Job: Write out the full listing again, exactly as it stands.

■ ■ ■

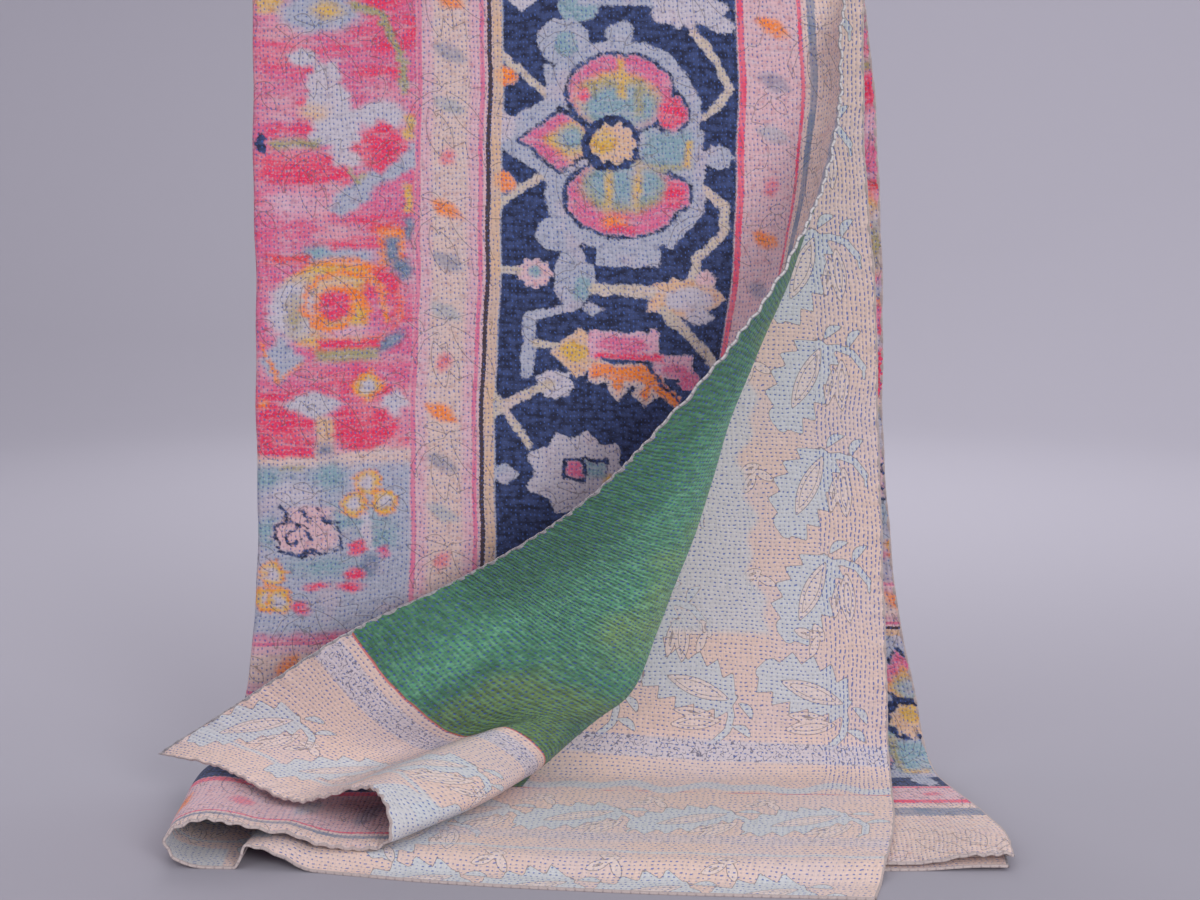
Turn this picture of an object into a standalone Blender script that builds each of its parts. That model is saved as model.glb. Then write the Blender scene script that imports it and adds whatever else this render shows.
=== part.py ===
"""Kantha quilt, folded in half lengthwise and hung over a rod, its lower end lying on the floor.

The quilt is one cloth. A point of it has two flat places, in metres: across, from the free edge of the
front layer (0) past the lengthwise fold to the free edge of the layer behind it, and along, from the front
hem (0) over the rod to the back hem. place_row() says where such points hang, and the mesh is a flat grid
whose points are moved there. X is to the right, -Y towards the front and +Z up.
"""

import math

import bmesh
import bpy
import numpy as np

# The cloth as cut and sewn
WIDTH = 1.48
LENGTH = 2.50
THICKNESS = 0.003
LAYER_GAP = 0.003
LAYER_STEP = THICKNESS + LAYER_GAP

# The fold over the rod and the bends on to the floor, as radii of the inner layer
FRONT_LENGTH = 1.27
ROD_HEIGHT = 0.955
ROD_BEND = 0.019
FRONT_BEND = 0.050
BACK_BEND = 0.060
BACK_FLOOR = THICKNESS / 2 + LAYER_STEP
FRONT_FLOOR = BACK_FLOOR + LAYER_STEP

# On the floor the front layers come down over the back hem, rise in a sharp pleat beside the fold, and
# the back corner arches, its lower layer by a share of the upper one's rise
HEM_DROP = 0.045
HEM_CLEAR = 0.008
PLEAT_RISE = 0.024
CORNER_ARCH = 0.010
LOWER_ARCH_SHARE = 0.4


def table(columns, *rows):
    """Named columns from rows of numbers."""
    return dict(zip(columns.split(), np.array(rows, float).T))


# Sections of the hanging cloth. The lengthwise fold lies at fold_x and takes the cloth at fold_across.
# It is a loop, loop_width deep and loop_height thick, and the layers close again within arch_run. The inner
# layer's free edge lies at edge_x, and the outer one's ends short of it by the stagger.
FRONT_SECTIONS = table(
    "along fold_x fold_across loop_width loop_height arch_run edge_x stagger",
    (0.00, -0.459, 0.728, 0.044, 0.052, 0.150, 0.278, 0.006),
    (0.08, -0.467, 0.728, 0.040, 0.043, 0.150, 0.304, 0.006),
    (0.17, -0.471, 0.728, 0.030, 0.033, 0.120, 0.327, 0.006),
    (0.26, -0.462, 0.728, 0.016, 0.022, 0.090, 0.341, 0.006),
    (0.34, -0.432, 0.728, 0.008, 0.014, 0.060, 0.350, 0.006),
    (0.46, -0.413, 0.729, 0.006, 0.011, 0.050, 0.346, 0.006),
    (0.61, -0.406, 0.731, 0.005, 0.010, 0.050, 0.336, 0.006),
    (0.84, -0.400, 0.734, 0.005, 0.010, 0.050, 0.324, 0.006),
    (1.09, -0.396, 0.737, 0.005, 0.010, 0.050, 0.303, 0.008),
    (1.27, -0.392, 0.740, 0.005, 0.010, 0.050, 0.297, 0.018),
)
# The same behind the rod, where along is measured from the back hem.
BACK_SECTIONS = table(
    "along fold_x fold_across loop_width loop_height arch_run edge_x stagger",
    (0.00, -0.295, 0.738, 0.006, 0.006, 0.050, 0.436, 0.006),
    (0.08, -0.300, 0.738, 0.006, 0.007, 0.050, 0.446, 0.006),
    (0.14, -0.305, 0.738, 0.006, 0.007, 0.050, 0.438, 0.006),
    (0.23, -0.315, 0.738, 0.006, 0.008, 0.050, 0.415, 0.006),
    (0.36, -0.340, 0.738, 0.006, 0.009, 0.050, 0.391, 0.006),
    (0.46, -0.360, 0.738, 0.005, 0.010, 0.050, 0.368, 0.006),
    (0.62, -0.375, 0.739, 0.005, 0.010, 0.050, 0.346, 0.006),
    (0.80, -0.385, 0.739, 0.005, 0.010, 0.050, 0.337, 0.008),
    (1.05, -0.390, 0.740, 0.005, 0.010, 0.050, 0.323, 0.016),
    (1.23, -0.392, 0.740, 0.005, 0.010, 0.050, 0.297, 0.018),
)
# How far each hem lies in front of the cloth that hangs above it.
FRONT_HEM = table(
    "across reach",
    (0.00, 0.335), (0.20, 0.300), (0.41, 0.270), (0.55, 0.266), (0.66, 0.275),
    (0.76, 0.277), (0.87, 0.284), (1.02, 0.314), (1.22, 0.340), (1.48, 0.358),
)
BACK_HEM = table("across reach", (0.00, 0.322), (0.30, 0.322), (0.74, 0.285), (1.22, 0.320), (1.48, 0.319))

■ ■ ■

Problem solution:
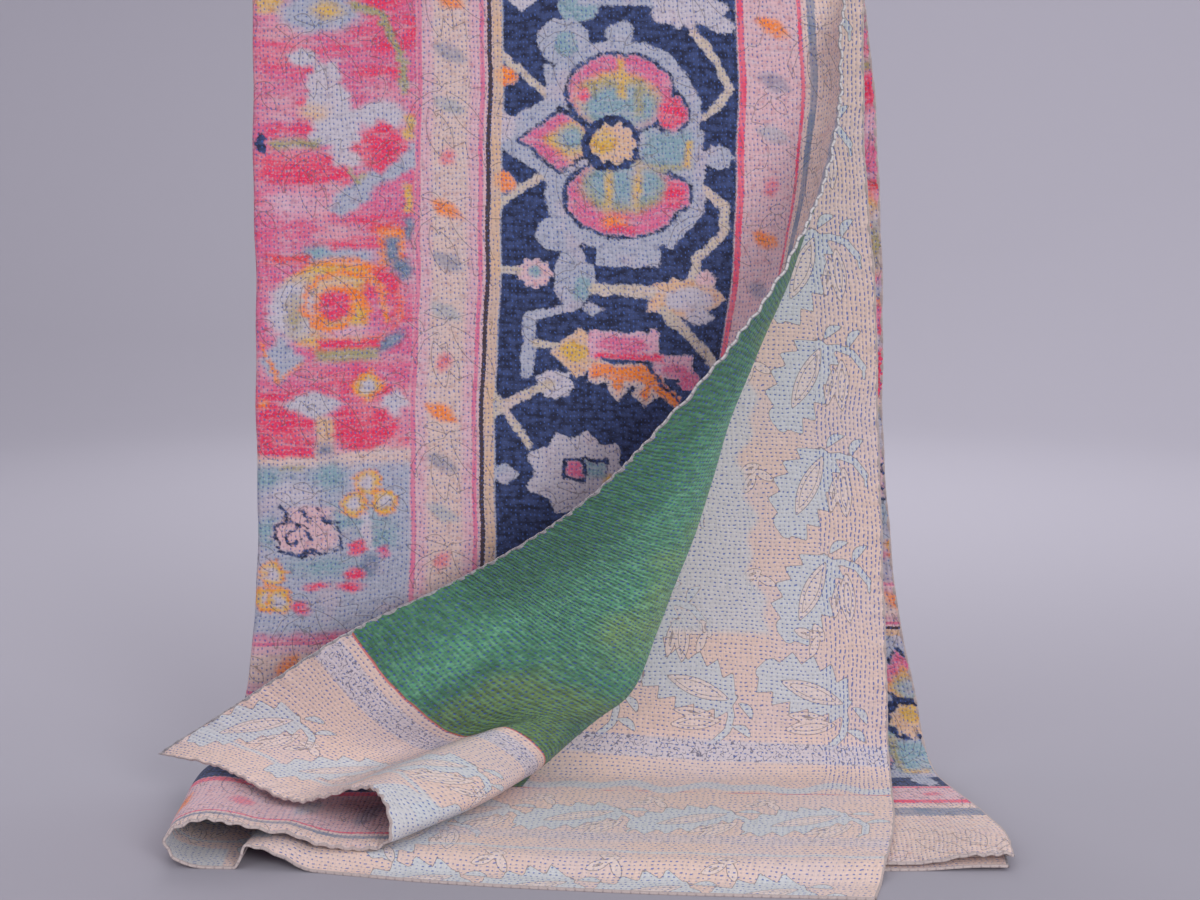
Turn this picture of an object into a standalone Blender script that builds each of its parts. That model is saved as model.glb. Then write the Blender scene script that imports it and adds whatever else this render shows.
=== part.py ===
"""Kantha quilt, folded in half lengthwise and hung over a rod, its lower end lying on the floor.

The quilt is one cloth. A point of it has two flat places, in metres: across, from the free edge of the
front layer (0) past the lengthwise fold to the free edge of the layer behind it, and along, from the front
hem (0) over the rod to the back hem. place_row() says where such points hang, and the mesh is a flat grid
whose points are moved there. X is to the right, -Y towards the front and +Z up.
"""

import math

import bmesh
import bpy
import numpy as np

# The cloth as cut and sewn
WIDTH = 1.48
LENGTH = 2.50
THICKNESS = 0.003
LAYER_GAP = 0.003
LAYER_STEP = THICKNESS + LAYER_GAP

# The fold over the rod and the bends on to the floor, as radii of the inner layer
FRONT_LENGTH = 1.27
ROD_HEIGHT = 0.955
ROD_BEND = 0.019
FRONT_BEND = 0.050
BACK_BEND = 0.060
BACK_FLOOR = THICKNESS / 2 + LAYER_STEP
FRONT_FLOOR = BACK_FLOOR + LAYER_STEP

# On the floor the front layers come down over the back hem, rise in a sharp pleat beside the fold, and
# the back corner arches, its lower layer by a share of the upper one's rise
HEM_DROP = 0.045
HEM_CLEAR = 0.008
PLEAT_RISE = 0.024
CORNER_ARCH = 0.010
LOWER_ARCH_SHARE = 0.4


def table(columns, *rows):
    """Named columns from rows of numbers."""
    return dict(zip(columns.split(), np.array(rows, float).T))


# Sections of the hanging cloth. The lengthwise fold lies at fold_x and takes the cloth at fold_across.
# It is a loop, loop_width deep and loop_height thick, and the layers close again within arch_run. The inner
# layer's free edge lies at edge_x, and the outer one's ends short of it by the stagger.
FRONT_SECTIONS = table(
    "along fold_x fold_across loop_width loop_height arch_run edge_x stagger",
    (0.00, -0.459, 0.728, 0.044, 0.052, 0.150, 0.278, 0.006),
    (0.08, -0.467, 0.728, 0.040, 0.043, 0.150, 0.304, 0.006),
    (0.17, -0.471, 0.728, 0.030, 0.033, 0.120, 0.327, 0.006),
    (0.26, -0.462, 0.728, 0.016, 0.022, 0.090, 0.341, 0.006),
    (0.34, -0.432, 0.728, 0.008, 0.014, 0.060, 0.350, 0.006),
    (0.46, -0.413, 0.729, 0.006, 0.011, 0.050, 0.346, 0.006),
    (0.61, -0.406, 0.731, 0.005, 0.010, 0.050, 0.336, 0.006),
    (0.84, -0.400, 0.734, 0.005, 0.010, 0.050, 0.324, 0.006),
    (1.09, -0.396, 0.737, 0.005, 0.010, 0.050, 0.303, 0.008),
    (1.27, -0.392, 0.740, 0.005, 0.010, 0.050, 0.297, 0.018),
)
# The same behind the rod, where along is measured from the back hem.
BACK_SECTIONS = table(
    "along fold_x fold_across loop_width loop_height arch_run edge_x stagger",
    (0.00, -0.295, 0.738, 0.006, 0.006, 0.050, 0.436, 0.006),
    (0.08, -0.300, 0.738, 0.006, 0.007, 0.050, 0.446, 0.006),
    (0.14, -0.305, 0.738, 0.006, 0.007, 0.050, 0.438, 0.006),
    (0.23, -0.315, 0.738, 0.006, 0.008, 0.050, 0.415, 0.006),
    (0.36, -0.340, 0.738, 0.006, 0.009, 0.050, 0.391, 0.006),
    (0.46, -0.360, 0.738, 0.005, 0.010, 0.050, 0.368, 0.006),
    (0.62, -0.375, 0.739, 0.005, 0.010, 0.050, 0.346, 0.006),
    (0.80, -0.385, 0.739, 0.005, 0.010, 0.050, 0.337, 0.008),
    (1.05, -0.390, 0.740, 0.005, 0.010, 0.050, 0.323, 0.016),
    (1.23, -0.392, 0.740, 0.005, 0.010, 0.050, 0.297, 0.018),
)
# How far each hem lies in front of the cloth that hangs above it.
FRONT_HEM = table(
    "across reach",
    (0.00, 0.335), (0.20, 0.300), (0.41, 0.270), (0.55, 0.266), (0.66, 0.275),
    (0.76, 0.277), (0.87, 0.284), (1.02, 0.314), (1.22, 0.340), (1.48, 0.358),
)
BACK_HEM = table("across reach", (0.00, 0.322), (0.30, 0.322), (0.74, 0.285), (1.22, 0.320), (1.48, 0.319))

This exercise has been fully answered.